On the brand and retail side, Find Me a Shoe uploads inventory product data into its system via “proprietary technology.” But the real magic happens, Raje said, when the company brings the consumer-facing and back-end together. “We have a patent-pending algorithm that uses style, construction, shape of your foot—the shape of your toes is really important, believe me,” Raje explained. “All of this, we put together and give you recommendations at a very detailed level.”

With all of this data, Find Me a Shoe said the value of its recommendations can eliminate 30 percent of the fit problems that happen when a customer isn’t encouraged to size up or down as needed. Its Fit Quality Score is designed with a True Size Dial indicating whether a shoe runs small, large or as expected. Plus, Find Me a Shoe displays each item’s Fit Probability and the Return Probability so shoppers know just how risky a particular shoe (or a particular size) truly is. Because sometimes a shopper needs convincing that she’s not an 8 as she has always thought, but an 8.5.
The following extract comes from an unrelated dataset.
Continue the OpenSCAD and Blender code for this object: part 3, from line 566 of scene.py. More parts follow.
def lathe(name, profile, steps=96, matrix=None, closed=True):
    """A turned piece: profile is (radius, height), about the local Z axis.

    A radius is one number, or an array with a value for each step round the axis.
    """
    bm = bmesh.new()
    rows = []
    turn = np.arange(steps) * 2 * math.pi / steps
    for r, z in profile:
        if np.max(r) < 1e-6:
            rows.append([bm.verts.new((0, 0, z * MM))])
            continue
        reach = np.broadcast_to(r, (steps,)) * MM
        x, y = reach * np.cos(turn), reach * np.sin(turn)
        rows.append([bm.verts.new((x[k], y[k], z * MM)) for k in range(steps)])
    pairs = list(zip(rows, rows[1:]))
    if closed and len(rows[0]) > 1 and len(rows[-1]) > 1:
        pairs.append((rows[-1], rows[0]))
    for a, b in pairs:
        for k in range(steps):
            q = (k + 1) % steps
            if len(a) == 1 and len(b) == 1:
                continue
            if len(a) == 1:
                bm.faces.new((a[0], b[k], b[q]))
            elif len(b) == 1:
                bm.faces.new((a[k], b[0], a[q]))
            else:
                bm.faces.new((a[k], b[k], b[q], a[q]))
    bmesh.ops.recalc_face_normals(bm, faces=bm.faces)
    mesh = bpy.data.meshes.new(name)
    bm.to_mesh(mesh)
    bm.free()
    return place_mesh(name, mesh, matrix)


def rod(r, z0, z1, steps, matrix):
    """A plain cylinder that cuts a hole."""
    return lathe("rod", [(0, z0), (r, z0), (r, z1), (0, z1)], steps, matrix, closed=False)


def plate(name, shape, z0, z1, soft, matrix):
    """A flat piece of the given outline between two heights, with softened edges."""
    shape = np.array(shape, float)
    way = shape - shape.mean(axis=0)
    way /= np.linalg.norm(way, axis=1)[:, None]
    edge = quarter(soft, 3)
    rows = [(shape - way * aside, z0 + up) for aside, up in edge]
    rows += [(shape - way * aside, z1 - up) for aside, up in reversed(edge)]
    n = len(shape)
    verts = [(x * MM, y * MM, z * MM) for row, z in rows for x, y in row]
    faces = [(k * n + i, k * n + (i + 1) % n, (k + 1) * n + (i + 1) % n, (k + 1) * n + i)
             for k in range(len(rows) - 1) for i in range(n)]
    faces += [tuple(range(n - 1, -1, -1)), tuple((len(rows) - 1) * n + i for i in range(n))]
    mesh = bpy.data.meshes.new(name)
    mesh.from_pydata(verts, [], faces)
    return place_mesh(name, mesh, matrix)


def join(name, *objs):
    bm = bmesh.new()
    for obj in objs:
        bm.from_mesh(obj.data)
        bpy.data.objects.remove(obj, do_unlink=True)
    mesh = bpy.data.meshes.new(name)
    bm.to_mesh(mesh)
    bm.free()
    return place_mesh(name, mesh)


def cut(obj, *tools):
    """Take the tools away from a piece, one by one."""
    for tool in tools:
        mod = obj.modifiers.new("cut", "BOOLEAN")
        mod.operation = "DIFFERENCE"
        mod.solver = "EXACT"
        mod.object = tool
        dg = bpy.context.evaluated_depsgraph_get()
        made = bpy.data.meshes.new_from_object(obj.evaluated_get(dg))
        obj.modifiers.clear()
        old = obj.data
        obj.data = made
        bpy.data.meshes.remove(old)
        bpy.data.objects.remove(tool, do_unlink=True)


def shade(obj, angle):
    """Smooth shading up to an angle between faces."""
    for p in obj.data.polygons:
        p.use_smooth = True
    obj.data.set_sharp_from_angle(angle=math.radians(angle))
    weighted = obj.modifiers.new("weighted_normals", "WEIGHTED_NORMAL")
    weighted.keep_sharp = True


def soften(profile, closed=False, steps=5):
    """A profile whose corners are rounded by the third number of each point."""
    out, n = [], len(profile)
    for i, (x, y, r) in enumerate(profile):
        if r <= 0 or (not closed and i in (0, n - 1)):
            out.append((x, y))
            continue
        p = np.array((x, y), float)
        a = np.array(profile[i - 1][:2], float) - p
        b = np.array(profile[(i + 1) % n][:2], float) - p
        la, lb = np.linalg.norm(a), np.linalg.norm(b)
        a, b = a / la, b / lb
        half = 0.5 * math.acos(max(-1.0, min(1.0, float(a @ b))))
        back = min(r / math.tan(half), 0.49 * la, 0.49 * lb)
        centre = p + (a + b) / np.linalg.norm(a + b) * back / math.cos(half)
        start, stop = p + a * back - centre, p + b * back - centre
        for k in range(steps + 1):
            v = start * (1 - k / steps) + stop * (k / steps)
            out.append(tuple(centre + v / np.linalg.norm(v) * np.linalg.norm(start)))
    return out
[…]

Granular data demonstrates to the customer how any given shoe would fit on them—good in the instep, for example, but maybe a bit too snug in the ball girth. Details that specific can be highly persuasive and give customers the confidence they need during the path to purchase.

Raje claims Find Me a Shoe can reduce returns by 58 percent, and to date clients include Vans, Flipkart, Margaux, Global Brands Group and Shoes of Prey. Brands and retailers can opt for the startup’s SaaS model or pay per shoe purchase.